I like what he said about how a person's skin color will be noted, but it won't overshadow other aspects of their being.

p.s. I found your blog via Joe, who was found by a friend of a friend...

Prata said...

Oh how I wish it were changing the way the white people say it is. Is it? Yah maybe a little, but people still lock their car door door when I walk by. People still look at me when I walk into a store to buy something. I don't see them following the 16-17 year old white kids around at the mall. I still get called nigger..or chink or half breed (by some asians). When that stops, then I'll think maybe it's changing the way white people say it is. Trust me, I live life under various shades of skin and you aren't particularly correct about it changing (in the sense that the world seems to be turning to a new line of thinking).

That's not to say that it isn't better than before, but I wasn't alive then and I have what I live through to judge what's good or bad. It ain't no better for me then when I was a teenager some 10 and even 20 years ago. I remember being called colored. So yah.

Leesa said...

quasar9: interesting that pay is becoming more and less relevant at the same time.

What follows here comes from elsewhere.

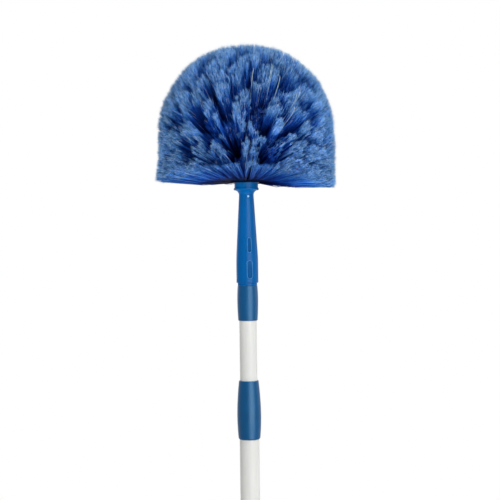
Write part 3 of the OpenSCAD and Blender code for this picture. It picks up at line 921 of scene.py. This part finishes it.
def gloss_plastic(name, edges, base=srgb(0, 97, 168)):
    """Glossy blue plastic; edges are the heights of its lower and upper edge."""
    material, tree, shader, place = new_material(name)
    flow = grain(tree, place, 90.0, 0.25, (1, 1, 0.15))["Mask"]
    smear = grain(tree, place, 45.0, 0.18)["Mask"]
    colour = toned(tree, base, flow, 0.12)
    # the paler edge colour is partly wear and partly a painted highlight
    colour, rub_and_light = rubbed_and_lit(tree, place, colour, edges, 0.0012, 0.35, srgb(96, 150, 205))
    dull = added(tree, between(tree, smear, 0.27, 0.36), rub_and_light, 0.2)
    if name == "socket":
        floors = slot_floors(tree, place)
        dull = added(tree, dull, floors, 0.45)
        # painted shade: the slot floors are coloured darker than the skin
        colour = mix_colors(tree, floors, colour, srgb(8, 88, 152))
    peel = grain(tree, place, 520.0)["Height"]
    height = added(tree, peel, seam_height(tree, place, 0.00025), 0.8)
    set_finish(tree, shader, colour, dull, height, 0.12, 0.0003)
    shader.inputs["Specular IOR Level"].default_value = 0.06
    return material


def grip_plastic(name, edges):
    """Dull blue plastic with a sparked texture; edges are the heights of its lower and upper edge."""
    material, tree, shader, place = new_material(name)
    cloud = grain(tree, place, 55.0, 0.22)["Mask"]
    spark = grain(tree, place, 1500.0, 0.25)
    colour = toned(tree, srgb(4, 80, 132), cloud, 0.12)
    colour = toned(tree, colour, spark["Mask"], 0.1)
    # the paler edge colour is partly wear and partly a painted highlight
    colour, rub_and_light = rubbed_and_lit(tree, place, colour, edges, 0.0014, 0.4, srgb(105, 150, 190))
    dull = added(tree, between(tree, cloud, 0.32, 0.4), rub_and_light, -0.05)
    height = added(tree, spark["Height"], seam_height(tree, place, 0.0003), 0.5)
    set_finish(tree, shader, colour, dull, height, 0.3, 0.0003)
    shader.inputs["Specular IOR Level"].default_value = 0.27
    shader.inputs["Specular Tint"].default_value = srgb(188, 231, 255)
    return material


def pale_plastic(name, edges):
    """Off-white slippery plastic of the bush, clamp ring and thread sleeve, a little grey from rubbing."""
    material, tree, shader, place = new_material(name)
    streaks = grain(tree, place, 700.0, 0.15, (1, 1, 0.04))["Mask"]
    colour = toned(tree, srgb(214, 214, 208), streaks, 0.1)
    colour, _ = rubbed_and_lit(tree, place, colour, edges, 0.002, 0.4, srgb(150, 152, 152))
    fine = grain(tree, place, 1300.0)["Height"]
    set_finish(tree, shader, colour, between(tree, streaks, 0.34, 0.5), fine, 0.12, 0.0002)
    return material


def core_plastic(name, edges):
    """Dark blue plastic of the core, which hides in the block."""
    material, tree, shader, place = new_material(name)
    flow = grain(tree, place, 120.0, 0.25)["Mask"]
    colour = toned(tree, srgb(28, 66, 128), flow, 0.2)
    colour, _ = rubbed_and_lit(tree, place, colour, edges, 0.001, 0.3, srgb(90, 130, 180))
    fine = grain(tree, place, 1200.0)["Height"]
    set_finish(tree, shader, colour, between(tree, flow, 0.4, 0.55), fine, 0.15, 0.0002)
    return material


# %% [markdown]
# ## Coated tubes and steel
# The tubes are steel with a white powder coat, which settles as a soft orange peel and keeps a
# satin sheen. Sliding and handling leave faint grey hairlines along the tube and scuffs at its ends.
# The pins, screw and washer are bare steel, brushed round their axis.


# %% Tube and steel materials
def coated_tube(name, edges):
    """White powder coat with faint hairlines along the tube."""
    material, tree, shader, place = new_material(name)
    hairs = grain(tree, place, 900.0, 0.09, (1, 1, 0.02))["Mask"]
    cloud = grain(tree, place, 30.0, 0.25)["Mask"]
    colour = toned(tree, srgb(241, 242, 238), cloud, 0.03)
    colour = mix_colors(tree, between(tree, hairs, 0.0, 0.04), colour, srgb(150, 152, 158))
    colour, _ = rubbed_and_lit(tree, place, colour, edges, 0.003, 0.3, srgb(150, 152, 155))
    peel = grain(tree, place, 650.0)["Height"]
    set_finish(tree, shader, colour, between(tree, hairs, 0.36, 0.46), peel, 0.14, 0.0004)
    shader.inputs["Specular IOR Level"].default_value = 0.11
    return material


def bare_steel(name, edges):
    """Brushed steel with a little dulling."""
    material, tree, shader, place = new_material(name)
    brushed = grain(tree, place, 1800.0, 0.2, (0.05, 1, 1))
    dulling = grain(tree, place, 240.0, 0.2)["Mask"]
    colour = toned(tree, srgb(182, 184, 188), dulling, 0.2)
    colour, _ = rubbed_and_lit(tree, place, colour, edges, 0.0006, 0.3, srgb(215, 217, 220))
    dull = between(tree, brushed["Mask"], 0.24, 0.42)
    set_finish(tree, shader, colour, dull, brushed["Height"], 0.2, 0.0001)
    shader.inputs["Metallic"].default_value = 1.0
    return material


# %% Dress the frame's nodes
finish_of_slot = {
    "core_plastic": core_plastic,
    "socket_plastic": gloss_plastic,
    "grip_plastic": grip_plastic,
    "white_tube": coated_tube,
    "bush_plastic": pale_plastic,
    "steel": bare_steel,
}
for node, part in frame["nodes"].items():
    if node_slot[node] not in finish_of_slot:
        continue
    low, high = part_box(node)
    part.data.materials.clear()
    part.data.materials.append(finish_of_slot[node_slot[node]](node.replace("_", " "), (low.z, high.z)))
print("materials:", len(bpy.data.materials))

# %% [markdown]
# ## Rims of the slots and the pip
# The socket has two slots in its front, which keep its wall even so that it cools without sinking.
# Each slot has a fine raised rim, coloured pale as a painted highlight. A rim is a thin closed tube:
# its path follows the slot's edge, and rays shot at the socket find where the path lies on its
# surface.
# The neck carries a small round pip, coloured pale as a painted glint.

# %% Rims and pip
recess_angle = math.radians(-76)
recesses = [(0.017, 0.006, 0.022), (0.048, 0.0045, 0.018)]
rim_gap, rim_thickness = 0.0004, 0.0008
path_steps, around_steps = 48, 8


def recess_rim(height, width, length):
    """A closed tube on the socket round a slot at this height: a path with two straight sides and two
    half rounds, and at each of its points a ring of the tube."""
    turn = 2 * math.pi * np.arange(path_steps) / path_steps
    half = width / 2 + rim_gap
    across = half * np.cos(turn)
    up = half * np.sin(turn) + (length - width) / 2 * np.sign(np.round(np.sin(turn), 6))
    angle = recess_angle + across / skin_radius.mean()
    path = on_socket(angle, socket_foot + height + up)

    forwards = unit(np.roll(path, -1, axis=0) - np.roll(path, 1, axis=0))
    outwards = around(1.0, angle, np.zeros(path_steps))
    sideways = np.cross(forwards, outwards)
    spin = 2 * math.pi * np.arange(around_steps) / around_steps
    ring = np.cos(spin)[None, :, None] * outwards[:, None] + np.sin(spin)[None, :, None] * sideways[:, None]
    points = (path[:, None] + rim_thickness / 2 * ring).reshape(-1, 3)

    step, corner = np.arange(path_steps)[:, None], np.arange(around_steps)[None]
    next_step, next_corner = (step + 1) % path_steps, (corner + 1) % around_steps
    here, beside = step * around_steps + corner, step * around_steps + next_corner
    ahead, across_ahead = next_step * around_steps + corner, next_step * around_steps + next_corner
    triangles = quads(here, ahead, across_ahead, beside)
    corners = points[triangles]
    volume = (corners[:, 0] * np.cross(corners[:, 1], corners[:, 2])).sum() / 6
    return points, triangles if volume > 0 else triangles[:, ::-1]


rims = [recess_rim(*recess) for recess in recesses]
rim_points = np.concatenate([points for points, _ in rims])
rim_faces = np.concatenate([rims[0][1], rims[1][1] + len(rims[0][0])])
recess_rims = mesh_piece("socket_rims", rim_points, rim_faces, {})
# painted highlight: the rims are coloured paler than the socket
rim_highlight_finish = gloss_plastic("socket rims painted highlight", end_heights(rim_points), srgb(70, 144, 206))
recess_rims.data.materials.append(rim_highlight_finish)
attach(recess_rims, "head")

pip_radius, pip_sunk, pip_angle, pip_height = 0.0016, 0.0008, math.radians(-75), 0.5185
pip_turn = np.radians(np.linspace(-90, 90, 9))
pip_outline = pip_radius * np.stack([np.cos(pip_turn), np.sin(pip_turn)], -1)
pip_outline[[0, -1], 0] = 0
pip_points, pip_faces = turned(pip_outline, True)
pip_place = on_socket(np.array([pip_angle]), np.array([pip_height]))[0]
pip_points = pip_points + pip_place - around(pip_sunk, pip_angle, 0)
pip = mesh_piece("socket_pip", pip_points, pip_faces, {})
# painted glint: the pip is coloured pale so that it shows as a bright point on the neck
pip.data.materials.append(gloss_plastic("socket pip painted glint", end_heights(pip_points), srgb(150, 196, 232)))
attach(pip, "head")
print("faces of the rims:", len(rim_faces), "and of the pip:", len(pip_faces))

# %% [markdown]
# ## The floor
# The pole stands on a plain pale floor that keeps its shadow. The photo has no visible ground, so
# the floor fades out before it reaches the edge of the picture: its material turns transparent with
# the distance from the pole, and what lies beyond is the white of the studio.

# %% Floor
floor_radius = 1.5
solid_radius, clear_radius = 0.35, 0.95 * floor_radius
floor_gap = 0.0005
floor_height = cad_box[0].z - floor_gap
floor_sides = 96
corner = np.arange(floor_sides)
turn = 2 * math.pi * corner / floor_sides
rim = around(floor_radius, turn, np.full(floor_sides, floor_height))
middle = np.array([[0, 0, floor_height]])
fan = np.stack([np.full(floor_sides, floor_sides), corner, (corner + 1) % floor_sides], -1)
floor = mesh_piece("floor", np.concatenate([rim, middle]), fan, {})
material, tree, shader, place = new_material("pale floor")
fade = between(tree, from_axis(tree, place), 0.0, 1.0, solid_radius, clear_radius, "SMOOTHSTEP")
mottle = grain(tree, place, 14.0)["Mask"]
feed(tree, shader.inputs["Base Color"], toned(tree, srgb(250, 250, 250), mottle, 0.015))
shader.inputs["Roughness"].default_value = 0.8
clear = add_node(tree, "BsdfTransparent")
faded = mix_shaders(tree, fade, shader.outputs[0], clear.outputs[0])
feed(tree, tree.nodes["Material Output"].inputs["Surface"], faded)
floor.data.materials.append(material)
floor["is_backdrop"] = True
print("floor at", round(floor_height, 4))

# %% [markdown]
# ## Light
# The photo's tubes are brightest a little right of their middle and greyer at the left edge, and
# every dull plastic shows one broad upright highlight there. So a tall key lamp stands right of the
# camera, and a wide sheen lamp beside it is seen only in reflections: its image falls on that line
# all the way down the pole. A low lamp stands in for the light that a table throws up under the
# brush, a weak one lifts the right edge, one above lights the crown, one behind keeps the back
# readable, and the white room fills the rest. The camera, reflections and clear materials see a
# white room; the surfaces are lit by a dimmer one, so that colours keep their depth.


# %% Lamps and room
def soft_lamp(name, place, aim, width, height, power, diffuse=True, glossy=True, spread=180):
    """A flat lamp at a place, turned to its aim, that spreads its light over so many degrees. It can be
    left out of dull or glossy reflection."""
    lamp_data = bpy.data.lights.new(name, "AREA")
    lamp_data.shape = "RECTANGLE"
    lamp_data.size = width
    lamp_data.size_y = height
    lamp_data.spread = math.radians(spread)
    lamp_data.energy = power
    lamp = bpy.data.objects.new(name, lamp_data)
    lamp.location = place
    lamp.rotation_euler = (Vector(aim) - Vector(place)).to_track_quat("-Z", "Y").to_euler()
    lamp.visible_diffuse = diffuse
    lamp.visible_glossy = glossy
    scene.collection.objects.link(lamp)
    return lamp


soft_lamp("key", (0.95, -1.8, 0.45), (0, 0, 0.45), 0.6, 1.9, 17, glossy=False)
soft_lamp("sheen", (0.95, -1.8, 0.2), (0, 0, 0.2), 1.7, 2.6, 125, diffuse=False)
soft_lamp("low_left", (-0.4, -1.0, 0.1), (0, 0, 0.68), 0.6, 0.4, 0.4, glossy=False, spread=24)
soft_lamp("right_edge", (1.5, 0.5, 0.6), (0, 0, 0.4), 0.8, 0.8, 2.5)
soft_lamp("top", (0.25, -0.5, 2.0), (0, 0, 0.6), 1.0, 1.0, 8)
soft_lamp("back", (-0.9, 1.6, 0.9), (0, 0, 0.45), 1.2, 1.2, 6)

room = bpy.data.worlds.new("white room")
scene.world = room
room.use_nodes = True
tree = room.node_tree
fill, white = tree.nodes["Background"], add_node(tree, "Background")
for background, strength in ((fill, 0.4), (white, 1.0)):
    background.inputs["Color"].default_value = (1, 1, 1, 1)
    background.inputs["Strength"].default_value = strength
rays = add_node(tree, "LightPath").outputs
seen = maths(tree, "MAXIMUM", rays["Is Camera Ray"], rays["Is Glossy Ray"])
seen = maths(tree, "MAXIMUM", seen, rays["Is Transmission Ray"])
lit = mix_shaders(tree, seen, fill.outputs[0], white.outputs[0])
feed(tree, tree.nodes["World Output"].inputs["Surface"], lit)
scene.view_settings.view_transform = "Standard"

# %% [markdown]
# ## Sizes
# The looks must not change the object's size, so the sizes of the frame's box and of the dressed
# object's box are printed one under the other.

# %% Print the sizes of both boxes
looks_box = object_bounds()
boxes = {"cad": [list(v) for v in cad_box], "looks": [list(v) for v in looks_box]}
for name, (low, high) in boxes.items():
    print(name, [round(b - a, 4) for a, b in zip(low, high)])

kathi: yeah, times they are a changin'.

~deb: you stated, "It’s sad but, a lot of us have been brought up to literally segregate from those who are different." If you look at people and who they chose to congregate with, most do segregate themselves.

ian: I love Faulkner, but I have not read that story.

cinderella: I have actually known two people who have married people they have met in the laundry room.

rwa: I actually think the change has been faster than I would have been expected.

miss gina: joe is great, isn't he?

prata: I think, from what I have read and experienced, it is better. Not wonderful, but better.

Pittchick said...

I used to use a laundromat when I was out of college as well. I never spoke to anyone there though.

I think people have the ability to change their way of thought if they are open to it. I don't think many people are.

Leesa said...

pittchick: I completely agree about people having the ability to change. People rarely change, in my experience.